Para David Zylbersztajn, ex-diretor-geral da Agência Nacional do Petróleo, Gás Natural e Biocombustíveis (ANP), não faz sentido usar esses recursos para subsidiar combustíveis altamente poluentes, como gasolina e diesel.

"Acho que esse fundo de estabilização morre na própria discussão. De onde vai vir o dinheiro? Os dividendos que vão para o Tesouro é dinheiro para políticas públicas, não para subsidiar combustíveis fósseis", critica.

"Segundo ponto: por que criar um fundo para subsidiar combustíveis e não para outros setores da economia como, por exemplo, alimentação, aluguéis?"

Não é apenas na Colômbia que esses fundos enfrentam dificuldades.

A Empresa de Pesquisa Energética (EPE), órgão vinculado ao Ministério de Minas e Energia, publicou em dezembro uma análise de mecanismos de suavização de preços de combustíveis adotados em doze países e, em apenas dois deles (Chile e Peru), havia o uso de fundos de estabilização. Em ambos, a política foi reduzida ao longo dos anos.

No caso do Chile, o fundo criado em 1991 foi aplicado inicialmente para gasolina, óleo diesel, querosene, gás liquefeito de petróleo (GLP), nafta e óleo combustível.

No entanto, devido aos sucessivos déficits, teve seu alcance restringido e, desde 2011, é aplicado apenas para o querosene usado no aquecimento doméstico.

"Com a alta dos preços do petróleo no início da década de 2000, os recursos se esgotaram, e o fundo não foi capaz de promover a estabilização desejada", diz o relatório.

No caso do Peru, o fundo criado em 2004 também tem sofrido modificações, com a retirada e reinclusão de combustíveis, como o GLP envasado e o diesel. Já a gasolina está excluída do fundo desde 2012, aponta o relatório da EPE.

Os preços dos combustíveis têm sido um tema sensível para diferentes presidentes.

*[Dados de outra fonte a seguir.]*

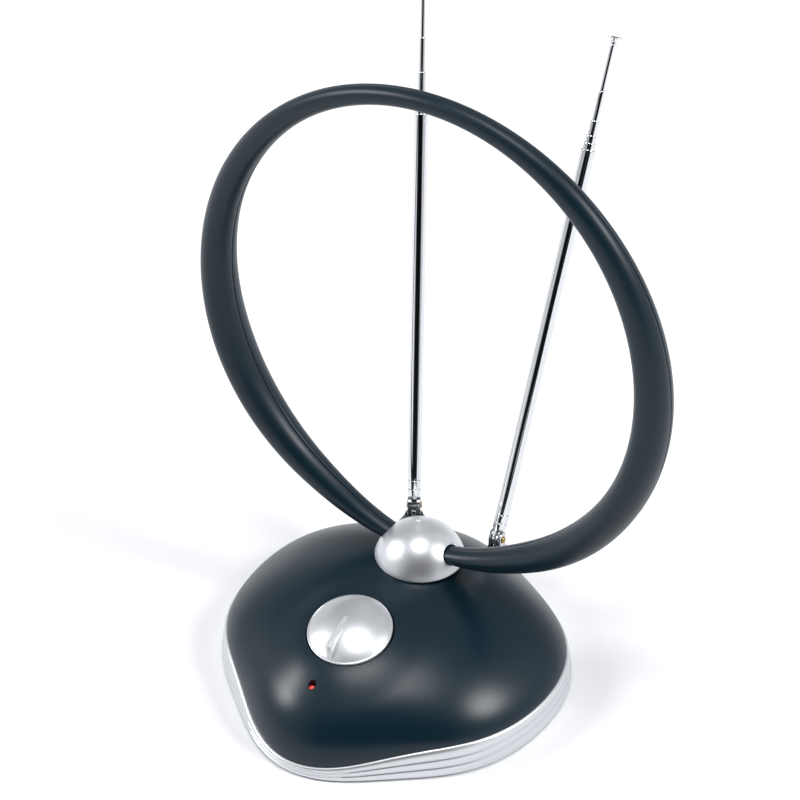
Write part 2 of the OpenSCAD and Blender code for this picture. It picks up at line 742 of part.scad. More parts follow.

No governo de Dilma Rousseff, a decisão de segurar os preços praticados pela Petrobras para evitar o aumento da inflação causou um prejuízo à estatal de cerca de US$ 40 bilhões (R$ 208 bilhões, em valores atuais) entre 2010 e 2014.

No governo de Michel Temer (MDB), quando a paridade com preços internacionais foi adotada, o encarecimento dos combustíveis foi o gatilho de uma greve de caminhoneiros em 2018 que paralisou rodovias e provocou retração econômica.

No governo de Dilma Rousseff, a decisão de segurar os preços para conter a inflação causou um prejuízo à Petrobras de cerca de US$ 40 bilhões. — Foto: AFP via BBC 3 de 3 No governo de Dilma Rousseff, a decisão de segurar os preços para conter a inflação causou um prejuízo à Petrobras de cerca de US$ 40 bilhões. — Foto: AFP via BBC

No governo de Dilma Rousseff, a decisão de segurar os preços para conter a inflação causou um prejuízo à Petrobras de cerca de US$ 40 bilhões. — Foto: AFP via BBC

O ex-presidente Jair Bolsonaro (PL) manteve a paridade estabelecida por Temer, mas adotou fortes desonerações para baratear os combustíveis no ano passado, medida que levou à perda de receitas da União e foi criticada como eleitoreira.

Os cortes de impostos adotados por Bolsonaro foram agora parcialmente revertidos por Lula.

O anúncio representou uma vitória para o ministro da Fazenda, Fernando Haddad (PT), enquanto lideranças petistas, receosas do impacto do encarecimento dos combustíveis sobre a popularidade do governo, fizeram pressão contra a reoneração.

Haddad defendeu a volta dos impostos para reforçar o caixa da União para cobrir a ampliação dos gastos sociais e reduzir o rombo nas contas públicas, estimado em R$ 200 bilhões neste ano.

Com a volta parcial dos tributos na quarta-feira (1º), a reoneração da gasolina ficou em R$ 0,47 por litro e a do etanol, em R$ 0,02 por litro. O diesel permanecerá livre de tributação até o fim de 2023.

No mesmo dia, a Petrobras divulgou que o preço da gasolina vendido às distribuidoras cairia R$ 0,13 por litro, passando de R$ 3,31 para R$ 3,18. Já o diesel teria uma redução de R$ 0,08 por litro, de R$ 4,10 para R$ 4,02.

Para compensar a reoneração parcial, o governo decidiu taxar por quatro meses as exportações de petróleo cru em 9,2% por meio de uma medida provisória, com o objetivo de arrecadar R$ 6,7 bilhões.

Críticos da medida afirmam que o novo imposto reduzirá a rentabilidade do setor, desestimulando investimentos.